For the lettering, we contacted this amazing text artist named Caitlyn Galloway. She nailed it exactly on the first try. I sent her a bunch of Victorian lettering and old fairy tale book lettering and early 20th century product logos and some musical notation and said “Uh…something like this? Like if you can just mix all of this together, that’d be great,” and she totally nailed it 100%.

We wanted to mix it up on the inside, so we put in that weird dark rainy photo in. We didn’t want all the art to be too similar. That was from the same photo shoot with Kaliisa Conlon, but it was a terrible day. We flew her out in March intending to shoot outdoors, but it was nonstop crazy rain the whole week. Eventually we just went outside in heavy rain and shot a bunch of photos in the rainy forest. It turned out really cool and dark I think, but it was miserable standing in the rain for hours and Kaliisa was running around in crazy high heels in the mud, it was fantastic.

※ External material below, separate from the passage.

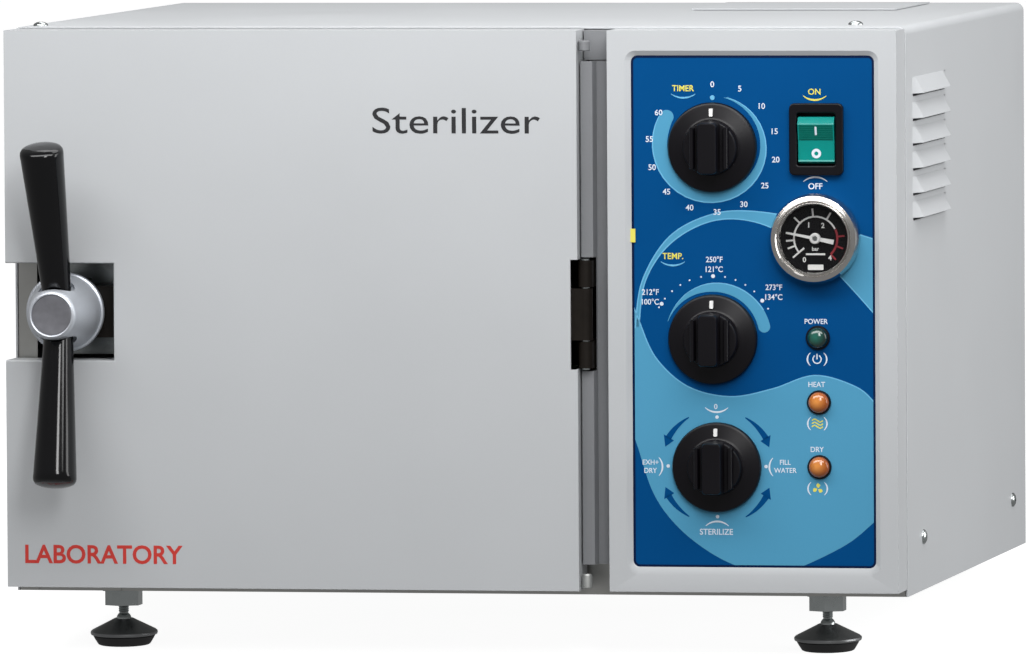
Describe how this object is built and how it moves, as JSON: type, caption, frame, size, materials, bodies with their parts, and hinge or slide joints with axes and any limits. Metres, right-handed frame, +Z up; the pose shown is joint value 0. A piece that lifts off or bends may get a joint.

What have all of you been reading lately?

We’ve been reading a lot of Murakami. Shannon has read almost all of his books. She picks out the best ones and recommends them to the rest of the band. Also read recently, Blood Meridian, which is unbelievable good and scary and The Case of Charles Dexter Ward, classic H.P. Lovecraft witchery, necromancy and paranoia. Also Shannon reads lots of paparazzi trash magazines and books about serial killers. She gets herself all scared when we end up at a truck stop in the middle of nowhere. Any of these strangers could be a serial killer!!!!